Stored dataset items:
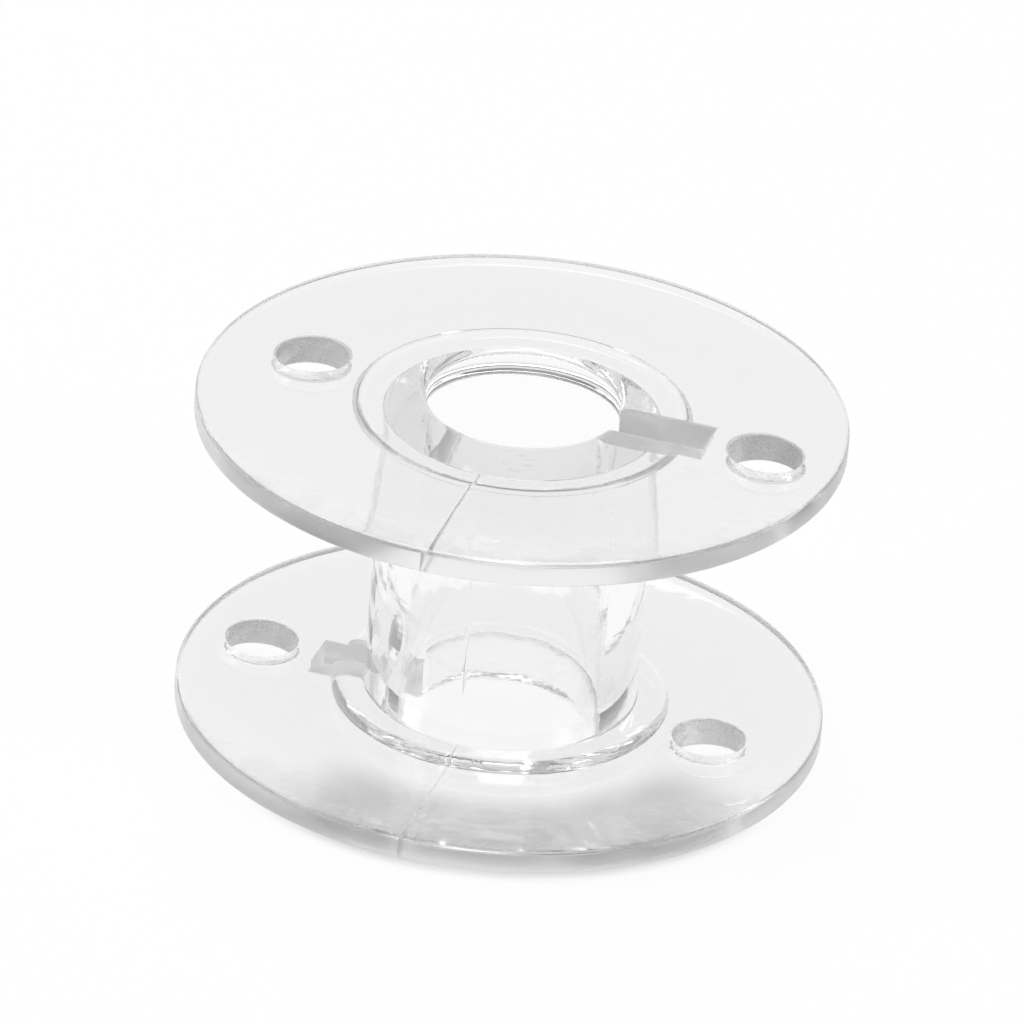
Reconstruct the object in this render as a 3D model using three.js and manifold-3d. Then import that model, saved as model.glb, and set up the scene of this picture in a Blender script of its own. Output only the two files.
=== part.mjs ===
// A sewing machine bobbin in clear plastic: two dished flanges on a hub tube.
// Millimetres, +Z along the bobbin's axis, origin at the centre of the lower end face.
// Both ends are alike: the upper flange is the lower one turned over about Y.

import * as THREE from 'three';
import { mergeVertices } from 'three/addons/utils/BufferGeometryUtils.js';
import Module from 'manifold-3d';

const wasm = await Module();
wasm.setup();

// Overall sizes
const overallHeight = 11.5; // from end face to end face
const flangeRadius = 10.25;
const hubRadius = 4.32; // the thread is wound on this
const boreRadius = 3.05; // slides on the winder's spindle
const leadInWidth = 0.4; // shallow rounding at each mouth of the bore
const leadInDepth = 0.12;

// Flange section
const rimThickness = 0.72;
const rimRounding = 0.12;
const hubSideThickness = 1.0; // just outside the collar
const dishRise = 0.3; // the end face stands out past the rim by this
const endFaceRadius = 5.7; // the end face is flat inside this

// Collar, a low step round the hub on each flange's inner face
const collarWidth = 1.03; // out from the hub
const collarHeight = 0.3;
const collarRounding = 0.5; // its top curves down over this width
const cornerRadius = 0.08; // where it meets the hub

// Thread holes, one each side of the bore
const threadHoleRadius = 1.15;
const nearHoleDistance = 6.95; // on the side away from the slot
const farHoleDistance = 7.93; // beyond the slot's end

// Winder slot, in each end face, cut through into the winding space
const slotWidth = 1.45;
const slotReach = 6.05; // from the axis to the slot's end
const slotOvercut = 0.1; // it runs this far past the collar, and past the corner above it

// Fit and fineness
const seatClearance = 0; // the flanges sit tight on the tube, with no gap
const cutterOvershoot = 1;
const roundSteps = 72;
const holeSteps = 24;
const collarSteps = 5;
const cornerSteps = 3;
const dishSteps = 4;
const rimSteps = 2;
const leadInSteps = 3;

const clearPlastic = {
  color: 0xf2f4f4,
  roughness: 0.08,
  metalness: 0,
  transparent: true,
  opacity: 0.35,
};

function toSolid(geometry) {
  geometry.deleteAttribute('normal');
  geometry.deleteAttribute('uv');
  const welded = mergeVertices(geometry, 1e-5);
  return new wasm.Manifold(new wasm.Mesh({
    numProp: 3,
    vertProperties: new Float32Array(welded.attributes.position.array),
    triVerts: new Uint32Array(welded.index.array),
  }));
}

function toGeometry(solid) {
  const { vertProperties, triVerts } = solid.getMesh();
  const geometry = new THREE.BufferGeometry();
  geometry.setAttribute('position', new THREE.BufferAttribute(vertProperties, 3));
  geometry.setIndex(new THREE.BufferAttribute(triVerts, 1));
  geometry.computeVertexNormals();
  return geometry;
}

// Turns a closed outline of (radius, height) points about Z.
function turned(outline) {
  const geometry = new THREE.LatheGeometry([...outline, outline[0]], roundSteps);
  geometry.rotateX(Math.PI / 2);
  return toSolid(geometry);
}

// Points on an arc, round or flattened, from one angle to another, both ends included.
function arc(centre, width, height, from, to, steps) {
  const points = [];
  for (let i = 0; i <= steps; i += 1) {
    const angle = from + ((to - from) * i) / steps;
    points.push(new THREE.Vector2(
      centre.x + width * Math.cos(angle),
      centre.y + height * Math.sin(angle),
    ));
  }
  return points;
}

// A face that is flat out to startRadius, then curves up by rise at endRadius.
function dishedFace(startRadius, endRadius, height, rise) {
  const points = [];
  for (let i = 0; i <= dishSteps; i += 1) {
    const share = i / dishSteps;
    points.push(new THREE.Vector2(
      startRadius + (endRadius - startRadius) * share,
      height + rise * share * share,
    ));
  }
  return points;
}

// Section of the lower flange, from the tube seat outwards and back over the collar.
function flangeOutline() {
  const seatRadius = hubRadius + seatClearance;
  const collarRadius = hubRadius + collarWidth;
  const collarTop = hubSideThickness + collarHeight;
  const faceEdge = flangeRadius - rimRounding;
  const innerRise = dishRise + rimThickness - hubSideThickness;
  const lowerRound = new THREE.Vector2(faceEdge, dishRise + rimRounding);
  const upperRound = new THREE.Vector2(faceEdge, dishRise + rimThickness - rimRounding);
  const collarRound = new THREE.Vector2(collarRadius - collarRounding, hubSideThickness);
  const corner = new THREE.Vector2(hubRadius + cornerRadius, collarTop + cornerRadius);
  return [
    new THREE.Vector2(seatRadius, 0),
    ...dishedFace(endFaceRadius, faceEdge, 0, dishRise),
    ...arc(lowerRound, rimRounding, rimRounding, -Math.PI / 2, 0, rimSteps).slice(1),
    ...arc(upperRound, rimRounding, rimRounding, 0, Math.PI / 2, rimSteps),
    ...dishedFace(collarRadius, faceEdge, hubSideThickness, innerRise).reverse().slice(1),
    ...arc(collarRound, collarRounding, collarHeight, 0, Math.PI / 2, collarSteps).slice(1),
    ...arc(corner, cornerRadius, cornerRadius, -Math.PI / 2, -Math.PI, cornerSteps),
  ];
}

function threadHoleCutter(x) {
  const depth = dishRise + rimThickness + hubSideThickness + 2 * cutterOvershoot;
  const geometry = new THREE.CylinderGeometry(threadHoleRadius, threadHoleRadius, depth, holeSteps);
  geometry.rotateX(Math.PI / 2);
  geometry.translate(x, 0, depth / 2 - cutterOvershoot);
  return toSolid(geometry);
}

// Cuts from the axis towards -X, up from the lower end face.
function slotCutter() {
  const slotDepth = hubSideThickness + collarHeight + slotOvercut;
  const height = slotDepth + cutterOvershoot;
  const geometry = new THREE.BoxGeometry(slotReach, slotWidth, height);
  geometry.translate(-slotReach / 2, 0, slotDepth - height / 2);
  return toSolid(geometry);
}

function flange() {
  const solid = turned(flangeOutline())
    .subtract(slotCutter())
    .subtract(threadHoleCutter(-farHoleDistance))
    .subtract(threadHoleCutter(nearHoleDistance));
  return toGeometry(solid);
}

// Section of the tube: the outer wall, then the bore with a rounded mouth at each end.
function tubeOutline() {
  const mouthRadius = boreRadius + leadInWidth;
  const lowerMouth = new THREE.Vector2(mouthRadius, leadInDepth);
  const upperMouth = new THREE.Vector2(mouthRadius, overallHeight - leadInDepth);
  return [
    new THREE.Vector2(hubRadius, 0),
    new THREE.Vector2(hubRadius, overallHeight),
    ...arc(upperMouth, leadInWidth, leadInDepth, Math.PI / 2, Math.PI, leadInSteps),
    ...arc(lowerMouth, leadInWidth, leadInDepth, Math.PI, Math.PI * 1.5, leadInSteps),
  ];
}

function hubTube() {
  const upperSlot = slotCutter().rotate([0, 180, 0]).translate([0, 0, overallHeight]);
  return toGeometry(turned(tubeOutline()).subtract(slotCutter()).subtract(upperSlot));
}

function piece(name, geometry) {
  const mesh = new THREE.Mesh(geometry, new THREE.MeshStandardMaterial(clearPlastic));
  mesh.name = name;
  return mesh;
}

const lowerFlange = piece('lower_flange', flange());

const tube = piece('hub_tube', hubTube());

const upperFlange = piece('upper_flange', flange());
upperFlange.rotation.y = Math.PI;
upperFlange.position.z = overallHeight;

const bobbin = new THREE.Group();
bobbin.add(lowerFlange, tube, upperFlange);

export default bobbin;
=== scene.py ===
"""An empty clear plastic sewing machine bobbin, standing on end on a white table.

The bobbin's sizes and the camera's place are in millimetres, and MM turns them into
metres. The sizes and distances of the table and the lamps are in metres.
"""

import math

import bmesh
import bpy
from mathutils import Matrix, Vector


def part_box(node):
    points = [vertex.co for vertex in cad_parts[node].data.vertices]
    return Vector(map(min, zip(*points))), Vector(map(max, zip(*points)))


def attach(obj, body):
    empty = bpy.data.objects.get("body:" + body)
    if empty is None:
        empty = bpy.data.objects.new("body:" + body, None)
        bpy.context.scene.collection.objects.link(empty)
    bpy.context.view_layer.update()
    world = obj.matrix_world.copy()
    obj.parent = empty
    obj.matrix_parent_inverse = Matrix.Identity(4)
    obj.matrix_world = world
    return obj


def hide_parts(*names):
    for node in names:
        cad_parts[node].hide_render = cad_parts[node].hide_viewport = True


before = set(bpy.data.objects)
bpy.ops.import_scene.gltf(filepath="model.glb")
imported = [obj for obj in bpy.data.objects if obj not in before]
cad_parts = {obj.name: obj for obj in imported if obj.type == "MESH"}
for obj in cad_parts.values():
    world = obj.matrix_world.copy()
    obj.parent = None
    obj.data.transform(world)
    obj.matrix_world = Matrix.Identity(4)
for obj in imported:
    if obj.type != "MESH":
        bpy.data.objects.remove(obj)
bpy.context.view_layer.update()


# ---------------------------------------------------------------- camera
# A long lens, a little above the bobbin and turned from its slots.
# It is rolled a little, so the bobbin leans to the right.

MM = 0.001
camera_turn = math.radians(15.5)
camera_height_angle = math.radians(28.712)
camera_roll = math.radians(-4.724)
camera_distance = 444.1
camera_aim = Vector((0.4448, 6.2428, 0.3))
lens_width = 36.0
lens_length = 493.66

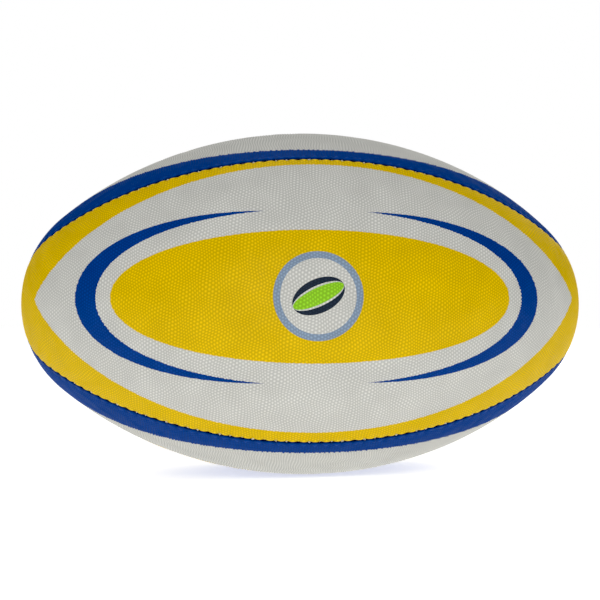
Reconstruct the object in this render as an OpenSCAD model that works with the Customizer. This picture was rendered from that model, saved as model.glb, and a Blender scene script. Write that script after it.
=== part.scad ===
// Rugby ball, size 5. The long axis lies along X, the front panel faces -Y and the
// valve is in the middle of the top panel. The origin is the centre of the ball.

/* [Ball] */
// Length from tip to tip
ball_len = 300; // [290:1:304]
// Diameter at the middle
ball_dia = 183; // [180:0.5:188]
// Radius of the rounded tips
tip_r = 60; // [56:1:64]

/* [Panels] */
// Thickness of the pimpled rubber cover
cover_t = 1.25; // [1:0.05:1.4]
// Thickness of the cotton ply glued under the cover
cotton_t = 0.55; // [0.4:0.05:0.6]
// Thickness of the innermost polyester ply
poly_t = 0.55; // [0.4:0.05:0.6]
// Depth of the turned-in seam edges, from the outside of the ball
seam_depth = 8; // [7:0.5:10]
// Distance from the tips at which the turned-in edges are trimmed away
seam_end = 11; // [9:1:16]

/* [Stitching] */
// Distance from stitch to stitch
stitch_pitch = 5; // [4.5:0.5:7]
// Depth of the stitches, from the outside of the ball
stitch_depth = 4; // [3.8:0.1:5]
// Diameter of the waxed thread
thread_d = 0.8; // [0.6:0.05:0.9]

/* [Bladder] */
// Thickness of the bladder wall
bladder_t = 0.8; // [0.6:0.1:1.2]

/* [Valve] */
// Diameter of the needle bore in the valve plug
needle_bore_d = 2.1; // [1.9:0.1:2.4]
// Depth of the needle bore below the face of the plug
needle_bore_len = 9; // [7:0.5:10]
// Diameter of the plug's stem across its sealing ribs
plug_d = 5.5; // [5:0.1:6]
// Diameter of the glued discs around the valve
disc_d = 26; // [22:1:30]

/* [Hidden] */
$fn = 240;

// Turn of each panel about the long axis, counted from the top
TOP = 0;
FRONT = 90;
BOTTOM = 180;
BACK = 270;

// The outline is a long arc over the body that runs smoothly into an arc at each tip
tip_x = ball_len / 2 - tip_r;
body_r = (tip_x * tip_x + ball_dia * ball_dia / 4 - tip_r * tip_r) / (ball_dia - 2 * tip_r);
body_y = body_r - ball_dia / 2;
blend_a = atan2(tip_x, body_y);
blend_step = 0.002;

// Each layer starts at its inset, measured from the outside of the ball
glue_gap = 0.05;
layer_gap = 0.1;
cotton_inset = cover_t + glue_gap;
poly_inset = cotton_inset + cotton_t + glue_gap;
panel_t = poly_inset + poly_t;
patch_t = 0.5;
patch_inset = panel_t + layer_gap;
bladder_inset = patch_inset + patch_t + layer_gap;
disc_t = 1;
boot_disc_inset = bladder_inset + bladder_t + glue_gap;
valve_patch_inset = boot_disc_inset + disc_t + glue_gap;

// Seams
seam_gap = 0.05;
seam_x = ball_len / 2 - seam_end;
slot_clearance = 0.3;

// Stitches: the thread runs along both sides of the turned-in edges
hole_d = thread_d + 0.2;
hole_margin = 0.02;
cross_d = thread_d * 0.9;
run_z = seam_gap + panel_t + glue_gap + thread_d / 2;
bead_d = thread_d + 0.06;
bead_gap_a = 0.02;
stitch_body_r = body_r - stitch_depth;
stitch_tip_r = tip_r - stitch_depth;
stitch_end = 3;
stitch_end_a = asin((seam_x - stitch_end - tip_x) / stitch_tip_r);
stitch_body_len = stitch_body_r * blend_a * PI / 180;
stitch_half_len = stitch_body_len + stitch_tip_r * (stitch_end_a - blend_a) * PI / 180;
stitches = floor(stitch_half_len / stitch_pitch);

// Valve
face_z = ball_dia / 2 - 0.2;
neck_d = plug_d + 3.4;
neck_hole_d = neck_d + 0.2;
body_d = plug_d + 5.5;
head_d = plug_d + 1.4;
head_t = 1.1;
plug_clearance = 0.05;
boot_len = 17;
plug_len = 14.5;
rib_count = 3;
rib_len = 1.6;
core_d = plug_d - 0.7;
lead_in = 0.6;
slit_w = 0.12;
air_hole_d = 3;

// ---- Outline and layers ----

// Whole outline in the XY plane, moved inwards by inset: two long arcs meet in a lens,
// and its points are cut away beyond the tip arcs. The tip arcs stand proud of the long
// arcs by blend_step, so that the two cross cleanly
module outline(inset) {
    blend_x = tip_x + (tip_r - inset) * sin(blend_a);
    difference() {
        intersection() {
            translate([0, -body_y]) circle(r = body_r - inset);
            translate([0, body_y]) circle(r = body_r - inset);
        }
        for (side = [-1, 1])
            difference() {
                translate([side * (blend_x + tip_r / 2), 0])
                    square([tip_r, ball_dia], center = true);
                translate([side * tip_x, 0]) circle(r = tip_r - inset + blend_step);
            }
    }
}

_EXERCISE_
Only the lines from the line with "const bobbin = new THREE.Group();" to the line with "obj.matrix_parent_inverse = Matrix.Identity(4)", inclusive, are to be printed, exactly as they appear.

_COMPLETED EXERCISE_
const bobbin = new THREE.Group();
bobbin.add(lowerFlange, tube, upperFlange);

export default bobbin;
=== scene.py ===
"""An empty clear plastic sewing machine bobbin, standing on end on a white table.

The bobbin's sizes and the camera's place are in millimetres, and MM turns them into
metres. The sizes and distances of the table and the lamps are in metres.
"""

import math

import bmesh
import bpy
from mathutils import Matrix, Vector


def part_box(node):
    points = [vertex.co for vertex in cad_parts[node].data.vertices]
    return Vector(map(min, zip(*points))), Vector(map(max, zip(*points)))


def attach(obj, body):
    empty = bpy.data.objects.get("body:" + body)
    if empty is None:
        empty = bpy.data.objects.new("body:" + body, None)
        bpy.context.scene.collection.objects.link(empty)
    bpy.context.view_layer.update()
    world = obj.matrix_world.copy()
    obj.parent = empty
    obj.matrix_parent_inverse = Matrix.Identity(4)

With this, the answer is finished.